Pemerintah diminta turun tangan untuk mengamankan kepentingan ekonomi nasional di pasar global, salah satunya komoditas sawit. Tindakan Greenpeace yang menghadang kapal tanker sawit di Teluk Cardiz, Spanyol, berdampak buruk kepada imej dan ekspor sawit Indonesia.
“Negara harus berpihak kepada minyak sawit yang berada dalam ancaman Greenpeace. Karena selama ini, negara merasakan keuntungan dari penerimaan devisa negara,” kata Benny Soetrisno, Ketua Bidang Perdagangan Asosiasi Pengusaha Indonesia (APINDO), dalam siaran persnya, Minggu (18/11/2018).
Komoditas sawit berkontribusi besar bagi devisa negara sebesar sumber devisa utama dengan capaian sebesar USD 22,97 miliar atau Rp 318 triliun pada 2017. Dampak positifnya adalah neraca dagang nonmigas surplus sebesar USD 11,83 miliar.
Benny menyebutkan kemampuan sawit untuk menutup defisit neraca perdagangan sangatlah penting bagi pemerintah. Disinilah perlu keberpihakan pemerintahan Joko Widodo untuk memberikan tindakan tegas kepada Greenpeace.
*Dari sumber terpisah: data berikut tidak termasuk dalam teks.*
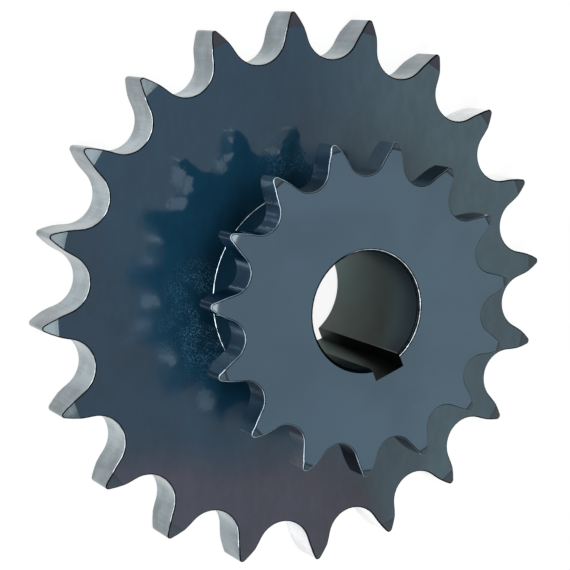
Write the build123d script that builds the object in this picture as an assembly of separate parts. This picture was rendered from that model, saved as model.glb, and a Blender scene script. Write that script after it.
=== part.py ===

“Aksi Greenpeace terlalu lama dibiarkan. Akibatnya seperti sekarang, ekspor sawit dihambat masuk Eropa. Untuk itu, Indonesia bisa mengikuti kebijakan India yang membekukan Greenpeace,” ujarnya.
Senada dengan Benny Soetrisno, kalangan petani meminta pemerintah bertindak tegas kepada Greenpeace. Rino Afrino, Wakil Ketua Asosiasi Petani Kelapa Sawit Indonesia (APKASINDO), menuturkan kampanye Greenpeace telah menghina martabat Indonesia melalui tuduhan minyak sawit kotor. Pasalnya, tuduhan Greenpeace belum tentu dapat terbukti apakah minyak sawit yang dihasilkan dari pembabatan lahan hutan.
“Apakah Greenpeace bisa membuktikan minyak sawit yang dijual Wilmar, merusak lingkungan? Padahal, supplier mereka ini telah mengikuti prisnsip minyak sawit berkelanjutan seperti ISPO dan RSPO. Jelas kampanye Wilmar dapat menghancurkan stigma sawit Indonesia,” tandasnya.
Sahat Sinaga, Wakil Ketua Dewan Minyak Sawit Indonesia (DMSI) mengatakan Indonesia tidak boleh tunduk dengan tuntutan Greenpeace karena kampanye mereka bersifat barbar dan provokatif. Mengingat Indonesia sedang membenahi tata kelola sawit tetapi Greenpeace seenaknya menyudutkan sawit. Untuk itu sebagai langkah awal pemerintah dapat mengaudit sumber pendanaan Greenpeace.
“Greenpace sebaiknya dibekukan seperti di India karena tidak memberikan manfaat apapun bagi Indonesia. Mereka tidak menambah perbaikan ekonomi Indonesia malahan merecoki kepentingan ekonomi kita,” jelasnya.
Kalangan petani APKASINDO berencana menempuh upaya hukum kepada Greenpeace. Rino menyebutkan pihaknya sedang berkonsultasi dengan tim hukum untuk menindaklanjuti upaya hukum tersebut. Selain itu, akan dikirimkan surat pelaporan terkait aksi Greenpace kepada Menteri Dalam Negeri dan Menteri Hukum dan HAM.
“Kampanye Greenpeace sudah dalam tahap yang meresahkan petani. Apalagi harga sedang jatuh seperti sekarang ini. Kami ingin pemerintah bisa tegas dan membekukan Greenpeace,” pungkasnya.